Here are two ornaments Noah made for me this year. Santa is made from beads that you place on a peg baord and then iron to set. It takes a lot of patience. The snowman is a painted suncatcher. I guess Noah takes after his Aunt Dawn.
These are made from a kit with Styrofoam forms, sequins, and a furry pipe cleaner that goes around the edge. The kit came with the blue sequins and beads but after making several of those I rummaged around and picked out some red sequins and green beads for the last one to mix it up. These were pretty ornaments but the star forms were hard to work with as the edges tended to crumble.
Tara, Jamie, and I painted some Christmas ornaments. Unfortunately the details are a little hard to see on some of the more sparkly ones, especially the beautiful heart ornament Jamie made for me, but they all came out beautifully. These are some of the ones Jamie and Tara made:
And here are some I made:
Every year at the beginning of the year I swear that I’m going to get started early on Christmas ornaments for the next year. This year I actually did it. Too bad I didn’t continue past January, but I did make enough of these to almost go around so the usual December rush is not so frantic this year.

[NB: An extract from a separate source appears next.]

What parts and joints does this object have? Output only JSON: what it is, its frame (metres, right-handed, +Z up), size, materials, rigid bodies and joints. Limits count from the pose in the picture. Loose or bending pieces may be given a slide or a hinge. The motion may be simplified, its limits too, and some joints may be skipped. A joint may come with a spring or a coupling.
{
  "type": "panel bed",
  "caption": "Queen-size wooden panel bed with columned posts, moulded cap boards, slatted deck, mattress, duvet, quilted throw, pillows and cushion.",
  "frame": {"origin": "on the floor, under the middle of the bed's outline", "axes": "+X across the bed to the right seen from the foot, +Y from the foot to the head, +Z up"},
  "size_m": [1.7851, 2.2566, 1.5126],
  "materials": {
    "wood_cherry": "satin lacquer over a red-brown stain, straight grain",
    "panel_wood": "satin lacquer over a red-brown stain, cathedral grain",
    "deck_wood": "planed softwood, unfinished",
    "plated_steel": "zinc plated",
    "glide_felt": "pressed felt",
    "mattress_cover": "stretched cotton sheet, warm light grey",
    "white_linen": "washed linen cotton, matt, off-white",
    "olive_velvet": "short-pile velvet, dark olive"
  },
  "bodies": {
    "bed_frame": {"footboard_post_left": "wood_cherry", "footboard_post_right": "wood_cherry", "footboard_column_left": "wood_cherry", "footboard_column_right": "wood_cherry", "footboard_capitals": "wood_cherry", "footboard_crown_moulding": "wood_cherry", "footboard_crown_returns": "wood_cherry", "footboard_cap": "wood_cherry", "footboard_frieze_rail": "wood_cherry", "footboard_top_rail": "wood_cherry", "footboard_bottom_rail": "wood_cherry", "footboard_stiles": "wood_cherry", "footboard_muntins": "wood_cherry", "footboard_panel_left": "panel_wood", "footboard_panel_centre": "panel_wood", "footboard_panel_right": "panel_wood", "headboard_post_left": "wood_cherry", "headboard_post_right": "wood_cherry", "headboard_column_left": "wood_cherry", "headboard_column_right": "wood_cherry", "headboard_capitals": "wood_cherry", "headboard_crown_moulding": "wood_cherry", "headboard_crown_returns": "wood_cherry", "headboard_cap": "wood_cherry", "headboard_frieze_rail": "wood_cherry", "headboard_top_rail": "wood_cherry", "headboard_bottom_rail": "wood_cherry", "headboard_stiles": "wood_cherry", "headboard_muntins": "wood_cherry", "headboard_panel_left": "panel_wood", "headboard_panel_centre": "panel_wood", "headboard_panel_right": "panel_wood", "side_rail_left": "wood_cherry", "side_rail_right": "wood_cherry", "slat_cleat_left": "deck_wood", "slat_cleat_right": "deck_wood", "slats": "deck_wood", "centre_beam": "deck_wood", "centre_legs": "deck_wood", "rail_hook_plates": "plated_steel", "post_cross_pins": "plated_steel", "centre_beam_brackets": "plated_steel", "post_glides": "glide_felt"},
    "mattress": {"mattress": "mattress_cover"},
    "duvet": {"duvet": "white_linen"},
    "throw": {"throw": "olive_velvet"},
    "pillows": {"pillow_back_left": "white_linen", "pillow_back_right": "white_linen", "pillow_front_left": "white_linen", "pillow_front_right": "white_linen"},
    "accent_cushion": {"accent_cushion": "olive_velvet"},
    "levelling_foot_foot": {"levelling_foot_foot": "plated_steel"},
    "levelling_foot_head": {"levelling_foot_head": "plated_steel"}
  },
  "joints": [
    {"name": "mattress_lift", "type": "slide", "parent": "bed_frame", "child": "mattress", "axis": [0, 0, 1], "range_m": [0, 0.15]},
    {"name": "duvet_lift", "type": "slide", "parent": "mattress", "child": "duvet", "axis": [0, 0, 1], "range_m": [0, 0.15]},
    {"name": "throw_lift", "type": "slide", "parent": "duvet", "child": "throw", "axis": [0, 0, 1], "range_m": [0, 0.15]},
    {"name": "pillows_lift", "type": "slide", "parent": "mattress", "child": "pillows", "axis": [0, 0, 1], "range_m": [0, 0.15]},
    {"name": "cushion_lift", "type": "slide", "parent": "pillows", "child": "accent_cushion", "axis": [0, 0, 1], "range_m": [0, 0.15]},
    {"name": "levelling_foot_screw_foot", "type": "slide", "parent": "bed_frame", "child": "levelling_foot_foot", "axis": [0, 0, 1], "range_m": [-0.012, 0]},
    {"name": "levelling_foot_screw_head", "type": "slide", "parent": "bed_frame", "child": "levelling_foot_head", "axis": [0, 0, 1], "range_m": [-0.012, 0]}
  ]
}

These came from a kit and included a couple of different patterns, which is just a matter of mixing up which crstyals are blue and which are clear. I like the brightness of the one on the right.

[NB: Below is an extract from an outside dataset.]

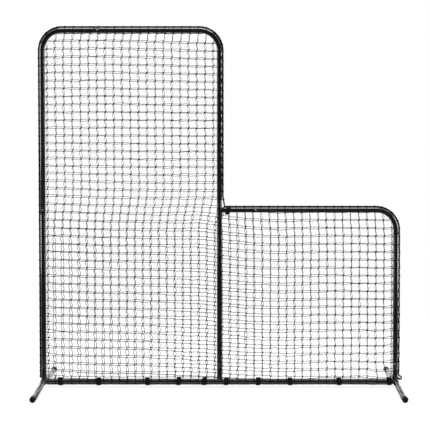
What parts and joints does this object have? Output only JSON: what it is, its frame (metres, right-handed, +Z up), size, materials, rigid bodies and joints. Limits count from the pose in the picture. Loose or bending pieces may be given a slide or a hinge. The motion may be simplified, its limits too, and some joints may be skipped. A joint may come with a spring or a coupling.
{
  "type": "baseball l screen",
  "caption": "Free-standing L-shaped pitching screen: a knock-down tube frame with rounded corners on arched feet, carrying a double square-mesh net with a border rope and hook-and-loop straps.",
  "frame": {"origin": "on the floor, midway between the feet, in the plane of the frame under the middle upright", "axes": "+X to the low side of the screen, seen from the front; +Y from the front to the rear along the feet; +Z up"},
  "size_m": [2.1513, 0.762, 2.1413],
  "materials": {
    "frame_paint": "black powder coat, semi-gloss",
    "foot_zinc": "bright zinc plating",
    "cap_plastic": "moulded, fine grain",
    "button_steel": "bright plated",
    "spring_steel": "oiled spring strip",
    "net_twine": "tarred knotted twine",
    "rope_fibre": "braided border rope",
    "strap_webbing": "hook-and-loop webbing"
  },
  "bodies": {
    "root": {"left_upright": "frame_paint", "top_left_bend": "frame_paint", "top_bar": "frame_paint", "top_right_bend": "frame_paint", "middle_upright": "frame_paint", "low_right_bend": "frame_paint", "right_upright": "frame_paint", "left_bottom_bar": "frame_paint", "right_bottom_bar": "frame_paint", "left_corner_fitting": "frame_paint", "right_corner_fitting": "frame_paint", "bottom_tee": "frame_paint", "left_foot": "foot_zinc", "right_foot": "foot_zinc", "left_front_cap": "cap_plastic", "left_rear_cap": "cap_plastic", "right_front_cap": "cap_plastic", "right_rear_cap": "cap_plastic", "net_front_tall": "net_twine", "net_front_low": "net_twine", "net_rear_tall": "net_twine", "net_rear_low": "net_twine", "border_rope": "rope_fibre", "net_strap_01": "strap_webbing", "net_strap_02": "strap_webbing", "net_strap_03": "strap_webbing", "net_strap_04": "strap_webbing", "net_strap_05": "strap_webbing", "net_strap_06": "strap_webbing", "net_strap_07": "strap_webbing", "net_strap_08": "strap_webbing", "net_strap_09": "strap_webbing", "net_strap_10": "strap_webbing", "notch_strap": "strap_webbing", "left_corner_up_spring": "spring_steel", "left_corner_side_spring": "spring_steel", "right_corner_up_spring": "spring_steel", "right_corner_side_spring": "spring_steel", "tee_left_spring": "spring_steel", "tee_right_spring": "spring_steel", "tee_up_spring": "spring_steel", "middle_up_spring": "spring_steel", "middle_side_spring": "spring_steel", "left_up_spring": "spring_steel", "top_left_spring": "spring_steel", "top_right_spring": "spring_steel", "low_right_spring": "spring_steel"},
    "left_corner_up_button": {"left_corner_up_button": "button_steel"},
    "left_corner_side_button": {"left_corner_side_button": "button_steel"},
    "right_corner_up_button": {"right_corner_up_button": "button_steel"},
    "right_corner_side_button": {"right_corner_side_button": "button_steel"},
    "tee_left_button": {"tee_left_button": "button_steel"},
    "tee_right_button": {"tee_right_button": "button_steel"},
    "tee_up_button": {"tee_up_button": "button_steel"},
    "middle_up_button": {"middle_up_button": "button_steel"},
    "middle_side_button": {"middle_side_button": "button_steel"},
    "left_up_button": {"left_up_button": "button_steel"},
    "top_left_button": {"top_left_button": "button_steel"},
    "top_right_button": {"top_right_button": "button_steel"},
    "low_right_button": {"low_right_button": "button_steel"}
  },
  "joints": [
    {"name": "left_corner_up_press", "type": "slide", "parent": "root", "child": "left_corner_up_button", "axis": [0, -1, 0], "range_m": [0, 0.005], "stiffness_N_per_m": 2500, "springref_m": -0.002, "deforming": ["left_corner_up_spring"]},
    {"name": "left_corner_side_press", "type": "slide", "parent": "root", "child": "left_corner_side_button", "axis": [0, 0, 1], "range_m": [0, 0.005], "stiffness_N_per_m": 2500, "springref_m": -0.002, "deforming": ["left_corner_side_spring"]},
    {"name": "right_corner_up_press", "type": "slide", "parent": "root", "child": "right_corner_up_button", "axis": [0.3827, 0.9239, 0], "range_m": [0, 0.005], "stiffness_N_per_m": 2500, "springref_m": -0.002, "deforming": ["right_corner_up_spring"]},
    {"name": "right_corner_side_press", "type": "slide", "parent": "root", "child": "right_corner_side_button", "axis": [0, 0.3827, -0.9239], "range_m": [0, 0.005], "stiffness_N_per_m": 2500, "springref_m": -0.002, "deforming": ["right_corner_side_spring"]},
    {"name": "tee_left_press", "type": "slide", "parent": "root", "child": "tee_left_button", "axis": [0, 0, 1], "range_m": [0, 0.005], "stiffness_N_per_m": 2500, "springref_m": -0.002, "deforming": ["tee_left_spring"]},
    {"name": "tee_right_press", "type": "slide", "parent": "root", "child": "tee_right_button", "axis": [0, 0, 1], "range_m": [0, 0.005], "stiffness_N_per_m": 2500, "springref_m": -0.002, "deforming": ["tee_right_spring"]},
    {"name": "tee_up_press", "type": "slide", "parent": "root", "child": "tee_up_button", "axis": [0, -1, 0], "range_m": [0, 0.005], "stiffness_N_per_m": 2500, "springref_m": -0.002, "deforming": ["tee_up_spring"]},
    {"name": "middle_up_press", "type": "slide", "parent": "root", "child": "middle_up_button", "axis": [0, -1, 0], "range_m": [0, 0.005], "stiffness_N_per_m": 2500, "springref_m": -0.002, "deforming": ["middle_up_spring"]},
    {"name": "middle_side_press", "type": "slide", "parent": "root", "child": "middle_side_button", "axis": [0, 1, 0], "range_m": [0, 0.005], "stiffness_N_per_m": 2500, "springref_m": -0.002, "deforming": ["middle_side_spring"]},
    {"name": "left_up_press", "type": "slide", "parent": "root", "child": "left_up_button", "axis": [0, 1, 0], "range_m": [0, 0.005], "stiffness_N_per_m": 2500, "springref_m": -0.002, "deforming": ["left_up_spring"]},
    {"name": "top_left_press", "type": "slide", "parent": "root", "child": "top_left_button", "axis": [0, 1, 0], "range_m": [0, 0.005], "stiffness_N_per_m": 2500, "springref_m": -0.002, "deforming": ["top_left_spring"]},
    {"name": "top_right_press", "type": "slide", "parent": "root", "child": "top_right_button", "axis": [0, -1, 0], "range_m": [0, 0.005], "stiffness_N_per_m": 2500, "springref_m": -0.002, "deforming": ["top_right_spring"]},
    {"name": "low_right_press", "type": "slide", "parent": "root", "child": "low_right_button", "axis": [0, -1, 0], "range_m": [0, 0.005], "stiffness_N_per_m": 2500, "springref_m": -0.002, "deforming": ["low_right_spring"]}
  ]
}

Every year I get beautiful Christmas cards that it seems a shame to throw out, but this year I got an especially treasured one. My friend K hand drew a special climber’s card. I didn’t want to toss it but I’m not normally one to hang onto cards either, so I was really happy when I saw this idea online to make place mats out of your Christmas cards by cutting them into shapes and arranging them on clear contact paper. Some people make more organized place mats with all the shapes the same but I like this free form one I made. Too bad I only got enough Christmas cards for one place mat. Guess I’ll have to do it every year.
A pretty kit that worked up more nicely than the photo on the front and that was fun to do. Since I made so few Christmas ornaments last year (and only at the last minute) I figured I get a jump this year.
Ha ha! Thought I was dead, didn’t you? I haven’t made anything in ages, but Christmas woke me up enough to do these (from a kit, except I left some of the excess trim off) and a beaded thing from a kit that I didn’t take photos of.
I got the striped clay working this time, but there was a lot of contamination (red clay gets all over every surface and tool and white clay picks it up so easily) so I only got one sort-of-OK candy cane out of it before giving up. That’s the flat one in the upper, left-hand corner. What worked better was twisting strands of different colors together as you can see in the other canes.
We saw these at a museum gift shop and I said, oh just pipe cleaners and styrofoam balls and glue. I can make those. Of course, it was harder than it looked. The difficulties are: 1. keeping the lines straight and 2. not getting glue all over everything. If you needed a license to operate a glue gun, I wouldn’t own one.